Mayor Garcetti announces $43.6 million in grants for street safety and L.A. River improvements
Mayor Eric Garcetti announced that L.A. has been awarded $43.6 million from the California Transportation Commission’s Active Transportation Program (ATP) to strengthen our city’s infrastructure. These funds will help create three miles of new bicycle and walking paths along the L.A. River in the West San Fernando Valley, and improve street safety and dedicated bike lanes in South Los Angeles.
“The path to prosperity is paved with smart investments in our infrastructure,” said Mayor Garcetti. “We are fighting for every dollar possible to make our city more livable, reduce traffic fatalities on our roads, drive improvements on our streets, and create new spaces for walking and biking along our river.”
The California Transportation Commission awarded two grants to L.A., which were secured with the support of the Southern California Association of Governments (SCAG), the region’s Metropolitan Planning Organization, and L.A. Metro.
In the West San Fernando Valley, a $18.8 million grant will open three miles of LARiverWay trails to the public, providing Angelenos with a safe place to walk and bike. The new path will help Metro complete a project on their Twenty-Eight By ‘28 Project list — the L.A. River Bike Path, which will help create a continuous 51-mile path along the L.A. River from Canoga Park to Long Beach by 2025.
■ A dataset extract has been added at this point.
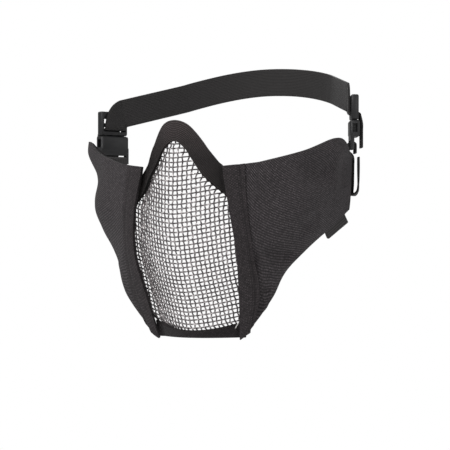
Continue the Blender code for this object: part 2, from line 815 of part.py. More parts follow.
for leftover in list(bpy.data.objects):
    bpy.data.objects.remove(leftover, do_unlink=True)
MASK = collection("mesh_face_mask")
CUTTERS = collection("cutters")
build()
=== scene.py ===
"""Half-face mask: a woven wire muzzle between two padded cloth cheek panels, on a strap round the head.

Metres, +Z up. The face looks along -Y and +X is the wearer's left.
"""

import functools
import math

import bmesh
import bpy
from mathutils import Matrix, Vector, noise


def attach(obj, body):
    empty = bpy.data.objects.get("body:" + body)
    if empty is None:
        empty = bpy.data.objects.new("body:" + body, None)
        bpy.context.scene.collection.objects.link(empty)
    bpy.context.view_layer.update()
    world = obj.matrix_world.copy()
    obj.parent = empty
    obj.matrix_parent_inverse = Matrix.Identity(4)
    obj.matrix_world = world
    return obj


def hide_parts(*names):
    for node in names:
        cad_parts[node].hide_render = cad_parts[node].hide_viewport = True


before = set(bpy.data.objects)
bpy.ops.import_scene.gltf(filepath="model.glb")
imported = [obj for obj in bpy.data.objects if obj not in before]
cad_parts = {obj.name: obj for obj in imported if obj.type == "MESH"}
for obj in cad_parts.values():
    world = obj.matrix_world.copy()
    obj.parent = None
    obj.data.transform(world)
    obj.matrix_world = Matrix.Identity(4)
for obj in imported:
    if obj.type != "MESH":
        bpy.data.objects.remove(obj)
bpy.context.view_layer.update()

# Overall sizes
MASK_HEIGHT = 0.147
HALF_WIDTH = 0.093
MASK_DEPTH = 0.092
BRIDGE_RADIUS = 0.005

# Padding: whole, along its edges, and where it is pressed thinnest
PAD_THICKNESS = 0.004
PAD_EDGE = 0.0034
PAD_PRESSED = 0.0014
PAD_FALL = 0.008
PAD_CLOTH = (0.125, 0.095)
# The deepest that a dent goes, and how much of it the padding takes up
CREASE_LIMIT = 0.0034
PRESSED_SHARE = 0.75
RIPPLE_HEIGHT = 0.0005
RIPPLES_PER_METRE = 48.0
RIPPLE_SHIFT = 3.1
OUTER_PLY = 0.57
PLY_SLIT = 0.00012
LINING_INSET = 0.0009

# Hems, stitches, nose band and chin strip
HEM_THICKNESS = 0.002
HEM_WIDTH = 0.008
HEM_LENGTH = 0.117
HEM_ROLL = 0.0003
HEM_UNDER_PAD = 0.004
HEM_DIPS_FROM = 0.93
HEM_DIP_RUN = 0.16
HEM_DIP_SHARE = 0.26
SEAM_ROWS = (0.30, 0.82)
SEAM_INSET_SHARE = 0.012
STITCH_LENGTH = 0.0021
STITCH_PITCH = 0.0030
STITCH_THICKNESS = 0.00042
BAND_THICKNESS = 0.002
BAND_WIDTH = 0.0135
BAND_LENGTH = 0.13
BAND_RIBS = 12
RIB_HEIGHT = 0.0003
# Painted light on the nose band: lighter at this height and above, darker over this fall below it
PAINTED_LIGHT_TOP = -0.004
PAINTED_LIGHT_FALL = 0.022
STRIP_THICKNESS = 0.0018
STRIP_LENGTH = 0.07
STRIP_HEIGHT = 0.008
TUCK = 0.005
STRIP_TUCK = 0.0026
RIM_GAP = 0.0022
CLEARANCE = 0.0003
STRAP_CLEARANCE = 0.00045
TAB_CLEARANCE = 0.00075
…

In South L.A., $24.8 million will be directed toward the Broadway/Manchester Active Transportation Equity Project. It will fund a dedicated bicycle lane; curb, sidewalk, and crosswalk enhancements; pedestrian islands and signals; new ADA access ramps; and urban shade along the corridor.
“We are glad to see South Los Angeles getting the investment it deserves. This may be the largest known public investment in this neighborhood in generations. We are committed to making up for lost time,” said Councilmember Marqueece Harris-Dawson. “The project will transform this community into a safe and vibrant part of Los Angeles, while also improving mobility, creating a cleaner environment, and increasing access to transportation and jobs.”
“When the project is complete, the L.A. River will finally have a continuous bike path from the headwaters to the Sepulveda Basin,” said Councilmember Bob Blumenfield. “One day the L.A. River will be an amazing linear park that all Angelenos can enjoy. This project will connect the various new pocket parks I have helped create over the past few years and showcase the possibilities of the L.A. River.”
“Building a better Los Angeles means building a more walkable Los Angeles, and making every street in Los Angeles a safe one for pedestrians, cyclists and motorists,” said Councilmember David Ryu. “This funding will help realize our goals for the L.A. River — including a single, continuous bike path along the entire stretch of the 51-mile river — and greatly improve safety and quality of life for countless Angelenos.”